Weekly Focal Point
“At first glance, it seems as if the individual who has difficulty setting limits is the one who has the boundary problem; however, people who don’t respect other’s limits also have boundary problems.”
~ Dr. Henry Cloud, Dr. John Townsend ~
(Authors of Boundaries)
The Ten Laws of Boundaries Series
Law #4: The Law of Respect
When addiction is present in the family system, we often focus our energy on other people and begin to lose clarity for ourselves. Learning to set new and healthy boundaries can cause fear to rise to the surface. It is easy to worry about how others may react to our boundaries or fear being rejected. But our compliance will quickly turn to resentment in our family. It becomes paramount to respect the boundaries of others in order to command respect for our own. This cannot be a one way street or the fear cycle will continue. We must learn to honor the boundaries of others and be aware that they are making choices based on their own freedom.
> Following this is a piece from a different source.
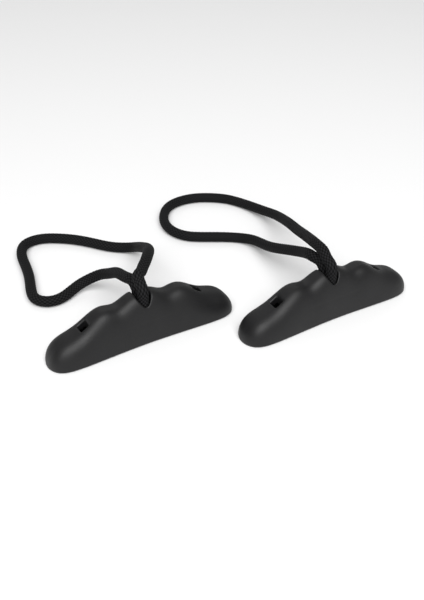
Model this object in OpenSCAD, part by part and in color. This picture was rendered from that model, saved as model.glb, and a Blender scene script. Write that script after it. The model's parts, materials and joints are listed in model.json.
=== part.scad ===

In turn, we can honor our own boundaries and experience the same level of freedom.
3 C’s of Al-Anon
- We didn’t CAUSE it
- We can’t CONTROL it
- We can’t CURE it
AND WE WON’T CONTRIBUTE TO IT TODAY
Considerations for the Week
- Is it possible that if I struggle to respect someone else’s boundary that I may also be struggling to respect my own boundaries?
- Can I identify feelings of fear when setting healthy boundaries in my relationships? Does the cycle of fear keep me from honoring the values that I would like to be respected by others?
- Will I invite my Higher Power into the journey of boundary setting, asking for strength and direction to do what is necessary?